A Tale of Dependencies
Windows NT5 was supposed to ship soon enough that by the time Windows XP came out that the Windows 98 users would be in line to “upgrade” to XP. With NT5 slipping, that meant that XP would slip, and that meant that the Marketing team came knocking to ask if there could be just one more version of Windows 9x. In 1999, people didn’t often download application from the internet, so Windows - for many msft products was the only available ship vehicle. Hearts and Minesweeper (yes, teams worked on those) - as well as apps like Windows Health and Safety only shipped in Windows. Without a consumer facing version of Windows to ship, those apps would just sit inside the walls of Microsoft.
So we put together a team that made Windows ME (which to this day, I refer to as Windows Marketing Edition). It was a fairly small team if you consider that we were building a new operating system, but I was asked to join for two reasons. I was good at debugging, and I was good at figuring out hard stuff. In fact, when I joined, I was pretty much given the option of choosing my role.

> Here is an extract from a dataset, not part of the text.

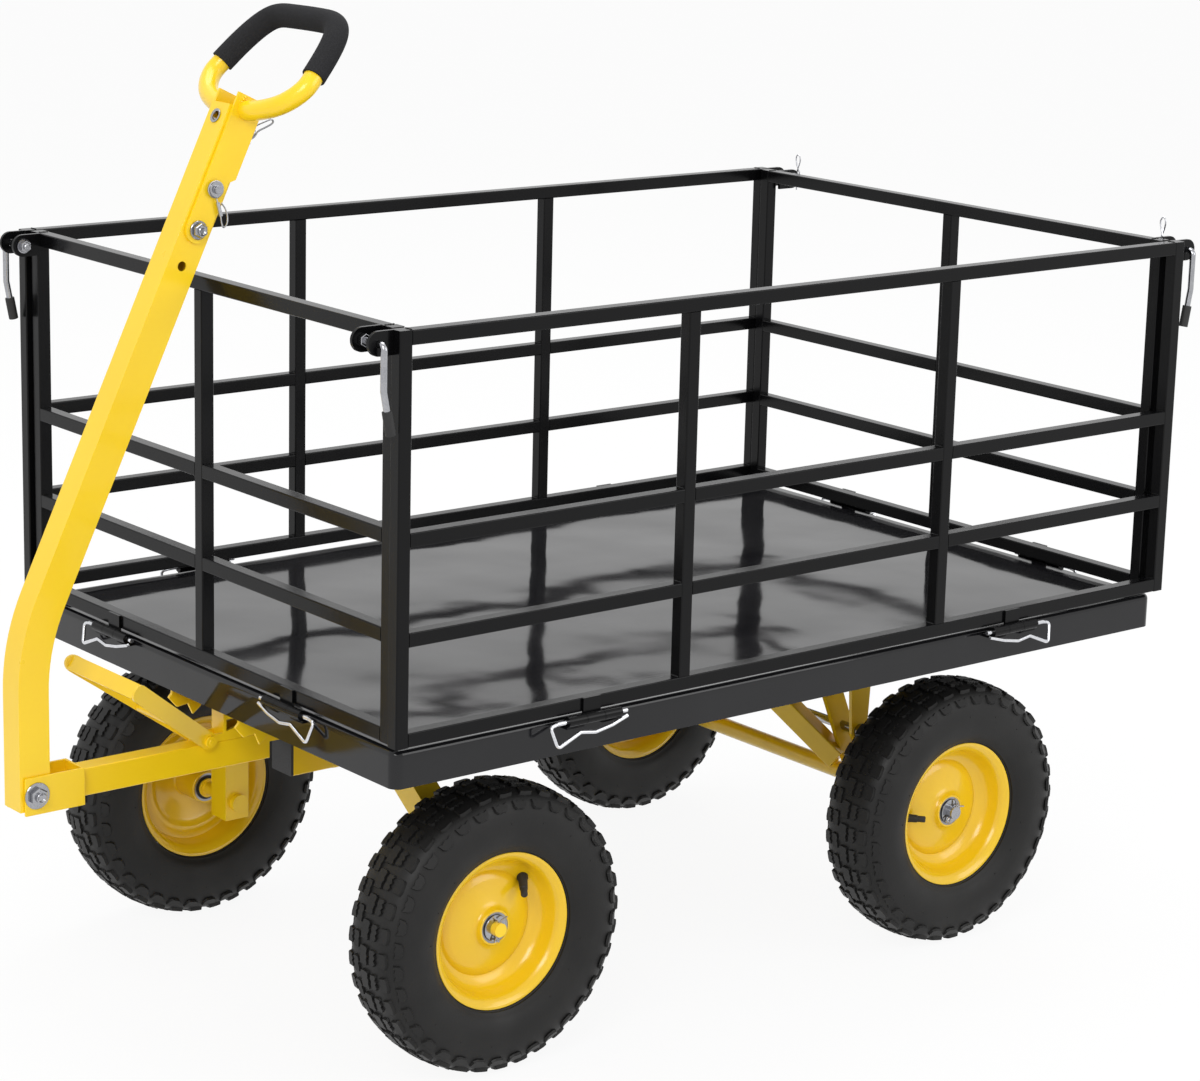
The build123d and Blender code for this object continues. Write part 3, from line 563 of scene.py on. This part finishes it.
# ---- hubs and axle ends ---------------------------------------------------------------
# Ball bearings with black seals are pressed into both ends of each hub tube. Outside, a zinc
# washer and a split pin through the stub hold the wheel on.
dull_steel = plated("dull_steel", 176, 0.34)
rings, seals = bmesh.new(), bmesh.new()
for face, outer_face in ((1, 16.6), (-1, -35.6)):
    ring_face, seal_top, seal_back = outer_face - face * 6, outer_face - face * 0.5, outer_face - face * 3
    for inside, outside in ((15.4, 17.9), (8.2, 11.2)):
        join(rings, lathe([(outer_face, inside), (outer_face, outside), (ring_face, outside),
                           (ring_face, inside)], 48))
    join(seals, lathe([(seal_top, 11.1), (seal_top, 15.5), (seal_back, 15.5), (seal_back, 11.1)], 48))
at_wheels("bearing_rings", rings, dull_steel)
at_wheels("bearing_seals", seals, sleeve_rubber.material)


def strand(points, radius, loop=False):
    """Round wire along smooth points given in mm."""
    line = bpy.data.curves.new("strand", "CURVE")
    line.dimensions, line.bevel_depth, line.bevel_resolution = "3D", radius * MM, 2
    line.use_fill_caps, line.resolution_u = True, 5
    run = line.splines.new("NURBS")
    run.points.add(len(points) - 1)
    for spot, point in zip(run.points, points):
        spot.co = (*(Vector(point) * MM), 1)
    run.order_u, run.use_endpoint_u, run.use_cyclic_u = 3, not loop, loop
    holder = bpy.data.objects.new("strand", line)
    drawn = bpy.data.meshes.new_from_object(holder)
    part = bmesh.new()
    part.from_mesh(drawn)
    bpy.data.objects.remove(holder)
    bpy.data.curves.remove(line)
    bpy.data.meshes.remove(drawn)
    bmesh.ops.recalc_face_normals(part, faces=part.faces)
    return part


hub_body = {wheel: "steering" if wheel.startswith("front") else "chassis" for wheel in wheel_hands}
washers = lathe([(17.4, 8.1), (17.4, 14.6), (17.8, 15), (19, 15), (19.4, 14.6), (19.4, 8.1)], 40)
at_wheels("axle_washer", washers, zinc, hub_body)
pin_turns = {"front_left": radians(-8), "rear_left": radians(-40), "front_right": radians(20),
             "rear_right": radians(75)}
pin_place = 23.4                           # along the stub from the wheel's middle, mm
for wheel, turn in pin_turns.items():
    work = bmesh.new()
    for leg in (-1, 1):
        join(work, strand([(0, 0, -12.5), (0, leg * 3.2, -15.5), (0, leg * 2.4, -11.5),
                           (0, leg * 0.9, -8), (0, leg * 0.9, 8.5), (leg * 0.6, leg * 3, 11.5),
                           (leg * 1.2, leg * 9, 14.5)], 0.95))
    pose = at_wheel(wheel) @ Matrix.Translation((pin_place * MM, 0, 0)) @ Matrix.Rotation(turn, 4, "X")
    work.transform(pose)
    add_piece(f"{wheel}_split_pin", work, zinc, hub_body[wheel])

# ---- clevis and flip bolts ------------------------------------------------------------
# Zinc plated hexagon bolts on washers: one holds the handle in its clevis, the other is the
# pin on which the grip bracket flips. Their ends stand out of the nuts.


def bolt_end(work, middle, side, start, washer, hexagon, shank, length):
    """Washer, nut and the bolt's own end, from a place start mm to one side of the middle."""
    pose = (Matrix.Translation(middle + Vector((side * start * MM, 0, 0)))
            @ Matrix.Rotation(0 if side > 0 else pi, 4, "Z"))
    inside = shank * 0.7
    join(work, lathe([(0, inside), (0, washer), (1.5, washer), (2, washer - 0.5), (2, inside)], 40), pose)
    join(work, lathe([(2, inside), (2, hexagon - 0.8), (2.6, hexagon), (6.8, hexagon), (8.2, hexagon * 0.87),
                      (8.2, inside)], 6), pose)
    join(work, lathe([(0, 0.01), (0, inside + 0.2), (7, shank), (length, shank), (length + 0.8, shank - 1),
                      (length - 0.8, shank * 0.5), (length - 0.8, 0.01)], 24), pose)


clevis_low, clevis_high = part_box("clevis_bolt")
bolts = {"clevis_bolt": ((clevis_low + clevis_high) / 2, 21.0, 15.0, 10.5, 6.0, 11.0, "steering"),
         "handle_bolt": (flip_middle, 21.2, 10.5, 8.6, 5.0, 9.4, "handle")}
for name, (middle, start, washer, hexagon, shank, length, body) in bolts.items():
    work = bmesh.new()
    for side in (-1, 1):
        bolt_end(work, middle, side, start, washer, hexagon, shank, length)
    join(work, lathe([(-start, 0.01), (-start, shank), (start, shank), (start, 0.01)], 24),
         Matrix.Translation(middle))
    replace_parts(add_piece(f"{name}_hexagon", work, zinc, body), name)

# ---- lock pin and hitch pin ------------------------------------------------------------
# A round-headed pin through the plates locks the grip; its shank is left out inside the
# tube, so that the grip can flip. A wire ring under its head holds a lanyard with a crimped
# sleeve. A bush lines the hitch pin hole in front, and a spring clip hangs behind it.
wrought("lock_pin", zinc, "grip", 0.6)
cable = plated("bare_cable", 205, 0.3)
work = bmesh.new()
pin_along, pin_side, eye_radius = 48, 24.5, 9.4
ring = [on_handle(pin_side, pin_along + eye_radius * cos(turn * pi / 6), eye_radius * sin(turn * pi / 6)) / MM
        for turn in range(12)]
join(work, strand(ring, 0.9, loop=True))
lanyard = [on_handle(*spot) / MM for spot in
           ((24.5, 39, -5), (25, 34, -10), (25, 25, -17), (24.5, 16, -23), (24, 13, -28), (22.5, 20, -31),
            (20.5, 29, -28), (19.4, 36, -21), (19.4, 38, -14.6))]
join(work, strand(lanyard, 0.9))
crimp_radius = 2.2
foot, tip = on_handle(24.8, 36, -8), on_handle(25, 24, -18)
way = tip - foot
long = way.length / MM
join(work, lathe([(0, 0.01), (0, crimp_radius), (long, crimp_radius), (long, 0.01)], 12),
     Matrix.Translation(foot) @ way.to_track_quat("X", "Z").to_matrix().to_4x4())
add_piece("lock_pin_lanyard", work, cable, "grip")

hitch_along, face_ahead = 124, 18.5
work = bmesh.new()
hitch = (Matrix.Translation(on_handle(0, hitch_along, face_ahead))
         @ off_handle.to_track_quat("X", "Z").to_matrix().to_4x4())
bush = [(-6, 5.4), (-6, 6.4), (0.2, 6.4), (1.0, 8.2), (1.5, 8.0), (1.5, 6.6), (0.6, 5.4)]
join(work, lathe(bush, 32), hitch)
add_piece("hitch_hole_bush", work, zinc, "handle")
work = bmesh.new()
plate_depth = 3.5
back = -face_ahead - plate_depth
join(work, lathe([(0, 0.01), (0, 6.4), (2, 6.8), (10, 6.8), (11.5, 5.6), (11.5, 0.01)], 24),
     Matrix.Translation(on_handle(0, hitch_along, back))
     @ (-off_handle).to_track_quat("X", "Z").to_matrix().to_4x4())
spring = [on_handle(*spot) / MM for spot in
          ((0, 112, back - 13), (0, 118, back - 8), (0, 126, back - 8), (0, 134, back - 12),
           (2, 142, back - 20), (3, 148, back - 26), (2, 145, back - 31), (0, 137, back - 25),
           (-1, 129, back - 17), (0, 122, back - 16), (0, 114, back - 9), (0, 106, back - 6))]
join(work, strand(spring, 1.0))
add_piece("hitch_pin_clip", work, dull_steel, "grip")

# ---- corner nuts and clips ---------------------------------------------------------------
# A nut each side of the end panel's ear holds its half of the latch rod, and at the rear a
# spring clip stands in the rod's end.
ear_place, rod_end = 349, 337.5            # from the cart's middle plane, mm
nut_outlines = (([(2.2, 3.6), (2.2, 6.4), (2.8, 7), (8, 7), (8.6, 6.3), (8.6, 3.6)], 6),
                ([(-4.4, 3.6), (-4.4, 8.6), (-2.2, 8.6), (-2.2, 3.6)], 32),
                ([(-10.4, 3.6), (-10.4, 6.3), (-9.8, 7), (-5, 7), (-4.4, 6.4), (-4.4, 3.6)], 6),
                ([(-13, 0.01), (-13, 3), (-12.4, 3.7), (14.1, 3.7), (14.1, 0.01)], 20))
clip_route = ((0, 0, -14), (0, 0, 4), (0, 0.5, 14), (-4, 1, 23), (-5, 1, 31), (0, 1, 36), (4.5, 1, 31),
              (3, 1, 22), (-1.5, 2, 13), (-4.6, 2.5, 6), (-3.6, 2.5, -1), (-5.6, 2.5, -7))
for end in ("front", "rear"):
    low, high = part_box(f"{end}_latch_bolts")
    middle = (low + high) / 2
    work = bmesh.new()
    for side in (-1, 1):
        pose = (Matrix.Translation((side * ear_place * MM, middle.y, middle.z))
                @ Matrix.Rotation(0 if side > 0 else pi, 4, "Z"))
        for outline, steps in nut_outlines:
            join(work, lathe(outline, steps), pose)
    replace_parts(add_piece(f"{end}_latch_nuts", work, zinc, panel_bodies[end]), f"{end}_latch_bolts")
    if end == "rear":
        clips = bmesh.new()
        for side in (-1, 1):
            spot = Vector((side * rod_end, middle.y / MM, middle.z / MM))
            join(clips, strand([spot + Vector((side * a, b, c)) for a, b, c in clip_route], 1.0))
        add_piece("rear_corner_clips", clips, spring_wire, panel_bodies[end])

# ---- studio -------------------------------------------------------------------------
# A pale floor under a white sky, four broad soft lamps. The white shows behind the cart
# and in its gloss, while the lamps alone set how bright the paint is.
floor_size = 30.0
floor_mesh = bpy.data.meshes.new("floor")
work = bmesh.new()
bmesh.ops.create_grid(work, x_segments=1, y_segments=1, size=floor_size / 2)
work.to_mesh(floor_mesh)
work.free()
floor = bpy.data.objects.new("floor", floor_mesh)
bpy.context.scene.collection.objects.link(floor)
floor_paint = Finish("pale_floor", Roughness=0.9)
floor_paint.drive("Base Color", floor_paint.blend(floor_paint.noise(0.4), rgb(246, 246, 246),
                                                  rgb(240, 240, 240)))
rays = floor_paint.node("ShaderNodeLightPath").outputs
seen = floor_paint.maths("MAXIMUM", Signal(floor_paint, rays["Is Camera Ray"]),
                         floor_paint.maths("MAXIMUM", Signal(floor_paint, rays["Is Glossy Ray"]),
                                           Signal(floor_paint, rays["Is Transmission Ray"])))
white = floor_paint.node("ShaderNodeEmission", Color=(1, 1, 1, 1), Strength=1.0)
mixer = floor_paint.node("ShaderNodeMixShader", i0=seen * 0.92)
floor_paint.tree.links.new(floor_paint.shader.outputs[0], mixer.inputs[1])
floor_paint.tree.links.new(white.outputs[0], mixer.inputs[2])
floor_paint.tree.links.new(mixer.outputs[0], floor_paint.tree.nodes["Material Output"].inputs[0])
floor_mesh.materials.append(floor_paint.material)

world = bpy.data.worlds.new("studio")
bpy.context.scene.world = world
world.use_nodes = True
sky = world.node_tree
plain = sky.nodes["Background"]
plain.inputs["Color"].default_value, plain.inputs["Strength"].default_value = (1, 1, 1, 1), 0.62
bright = sky.nodes.new("ShaderNodeBackground")
bright.inputs["Color"].default_value, bright.inputs["Strength"].default_value = (1, 1, 1, 1), 1.0
path = sky.nodes.new("ShaderNodeLightPath")
seen_rays = path.outputs["Is Camera Ray"]
for kind in ("Is Glossy Ray", "Is Transmission Ray"):
    either = sky.nodes.new("ShaderNodeMath")
    either.operation = "MAXIMUM"
    sky.links.new(seen_rays, either.inputs[0])
    sky.links.new(path.outputs[kind], either.inputs[1])
    seen_rays = either.outputs[0]
choice = sky.nodes.new("ShaderNodeMixShader")
sky.links.new(seen_rays, choice.inputs[0])
sky.links.new(plain.outputs[0], choice.inputs[1])
sky.links.new(bright.outputs[0], choice.inputs[2])
sky.links.new(choice.outputs[0], sky.nodes["World Output"].inputs[0])

lamps = {"key": ((2.6, -3.4, 3.4), 2.2, 95.0), "fill": ((3.8, 2.0, 2.2), 2.4, 45.0),
         "top": ((-0.6, 0.4, 4.2), 3.0, 70.0), "back": ((-2.3, 3.2, 3.9), 2.0, 40.0)}
for name, (place, size, power) in lamps.items():
    light = bpy.data.lights.new(name, "AREA")
    light.size, light.energy = size, power
    lamp = bpy.data.objects.new(name, light)
    lamp.location = place
    lamp.rotation_euler = (Vector((0, 0, 0.4)) - Vector(place)).to_track_quat("-Z", "Y").to_euler()
    bpy.context.scene.collection.objects.link(lamp)
bpy.context.scene.view_settings.view_transform = "Standard"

Windows 98 was such a crunch that a few bad things happened. One big one was that the team gave up on the debug version of the OS. It was filled with checks and asserts that would have helped me immensely with debugging applications, but nobody had the time (or knowledge) to keep it up, so it was abandoned. I asked if my job could be to fix it. I also asked for help. The answer to both of those questions - in the short term, at least, was yes.

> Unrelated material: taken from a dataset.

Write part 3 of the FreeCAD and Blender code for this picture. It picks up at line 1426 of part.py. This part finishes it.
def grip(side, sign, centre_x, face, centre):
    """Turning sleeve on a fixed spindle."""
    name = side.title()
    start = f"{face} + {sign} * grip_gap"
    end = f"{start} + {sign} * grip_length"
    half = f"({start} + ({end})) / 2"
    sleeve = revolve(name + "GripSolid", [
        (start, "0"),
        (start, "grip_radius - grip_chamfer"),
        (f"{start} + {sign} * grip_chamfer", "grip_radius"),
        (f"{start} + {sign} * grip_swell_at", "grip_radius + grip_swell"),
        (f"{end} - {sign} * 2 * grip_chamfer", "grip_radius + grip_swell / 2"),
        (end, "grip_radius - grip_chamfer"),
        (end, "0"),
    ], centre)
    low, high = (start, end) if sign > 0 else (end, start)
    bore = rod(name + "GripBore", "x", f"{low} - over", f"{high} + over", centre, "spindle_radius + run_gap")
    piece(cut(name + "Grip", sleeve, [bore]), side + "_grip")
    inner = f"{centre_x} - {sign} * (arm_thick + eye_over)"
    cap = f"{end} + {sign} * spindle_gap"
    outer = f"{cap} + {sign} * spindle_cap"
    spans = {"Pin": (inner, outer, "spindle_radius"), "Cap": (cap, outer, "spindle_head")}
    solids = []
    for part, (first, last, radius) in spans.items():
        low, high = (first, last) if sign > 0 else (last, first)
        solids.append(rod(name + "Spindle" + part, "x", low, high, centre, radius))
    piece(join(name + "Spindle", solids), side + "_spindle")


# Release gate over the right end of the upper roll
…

So - as I mentioned last week, after my “help” retired, I applied pure tenacity and curiosity to figure out how things worked and to make fixes - sometimes in Windows, but more often in user mode applications that were part of Windows until eventually, the OS would boot without breaking into the debugger. The debug version of windows was intense in its validation. In addition to obvious things like double freeing memory, or using memory after it was freed (or even letting you know when you had a buffer overflow), it validated just about every single Win32 object type. It was pretty much impossible to write an application that used the Win32 API incorrectly and have it run on debug windows without showing an error. This is why dogfooding (using your product as part of your daily workflow) was so important in those days - and why I was so passionate about getting debug windows working again.
Almost There
As I mentioned above, I got to a point where Windows would boot - to the login screen, and then after logging in, it would hit three asserts - in three different applications while the desktop was loading.
<sigh>
The challenge with these three applications is that none of them were in the windows code base. They were all applications delivered to us in binary form from different teams at Microsoft. In each case, we had a debug version of the binary from the team that we used in debug windows, and in each case, the application had an assert that was firing for non-critical reasons - meaning that the error in the assert didn’t actually cause any program errors - just a break in the debugger.

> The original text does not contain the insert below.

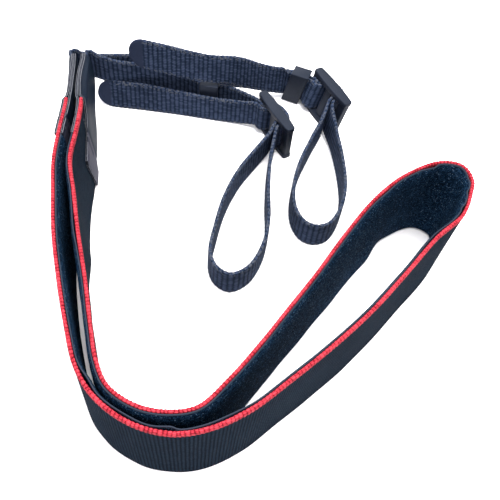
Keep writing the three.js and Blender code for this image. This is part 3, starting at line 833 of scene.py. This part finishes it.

At this point, I was 6 years into my career in tech, and just my 3rd or 4th year programming full time. I was a young developer, a young leader, and not nearly as good at influence as I am today. I thought I could just track down the owners of each of these three programs, tell them about the bug and then wait to fix it, in every case, they told me that it wasn’t a priority and they weren’t going to do anything. They told me, “as you said, Alan, there’s no underlying error, so we don’t want to touch the binary”.
<sigh>
I had a few options at this point. One was to make a big fuss about it until they did the thing I wanted. While I was young, I had enough common sense to know that this wasn’t the answer. I talked to our build lead about using the retail binaries on debug windows, but for a lot of complex reasons, we didn’t want to do that either. So I cheated.
Stupid Tricks
One of the “other” things I got to own on the team was the actual kernel debugger we used. I had, of course, used our kernel debugger for years, so fortunately, I really only had to maintain it - which inevitably meant adding only a few features (and allowed me to play some practical jokes that I should remember to talk about in an April 1 post). Between working on low levels of Windows and owning the debugger, I learned a reasonable amount of x86 assembly. To this day, I’m pretty comfortable stepping through source at the assembly level and knowing what’s going on - and that was handy.
In x86 assembly, the byte code instruction for debug break is CC
- and is generated by an int 3
assembly instruction. This means that at the point where that invalid assert was firing, there was an int 3
instruction in the code (which is pretty much what the DebugBreak()
function does on Windows). A possibly even more important code instruction in x86 assembly is 90
- which is generated by the nop
(no operation) command. At this point, I think you see where this is going. I noted the address of the offending int 3, loaded the program in a hex editor, and then replaced the offending CC
with a 90
and saved the file. Voila, I now had debug binaries of these three applications that didn’t break in the debugger anymore. (It’s worth noting, for curious minds, the programs had other int 3
s which were valid, but I left those alone).
Then, I let our build lead know that I had new binaries for the three offending apps. He asked where they came from, and I think I told him that it’s better that he didn’t know.
Stress and Games
Within another month, the debug system was flying. Somewhere in the middle of all of this, I was given a small team of people to help - one super smart developer right out of college, an app compatibility tester to track down issues with 3rd party apps, and the person who ran our nightly stress runs.
As I expect Windows still has today, we had a nightly stress run. Basically, there was an agent installed as part of our internal builds, and then every night (after you were idle), it would distribute hundreds of tests running in a loop. Then in the morning, we’d triage all of the crashes (also part of my job), enter bugs, and make fixes. If we were lucky enough to have a crash on debug windows, we were rewarded with a plethora of additional information. Debug windows fared pretty well here too, and it’s worth noting that my small team and I were able to play networked directx games on debug windows with no issues.
Epilogue
Now - in the end, the failures of Windows ME were only forgotten by the failures of Windows Vista. We did a lot of stuff really well, but obviously missed the boat on some things as well. While I can’t be super proud in hindsight about the end result, I still have a lot of good memories about what we accomplished and how we did it. In the end, there was a lot of learning, and that’s definitely a good thing.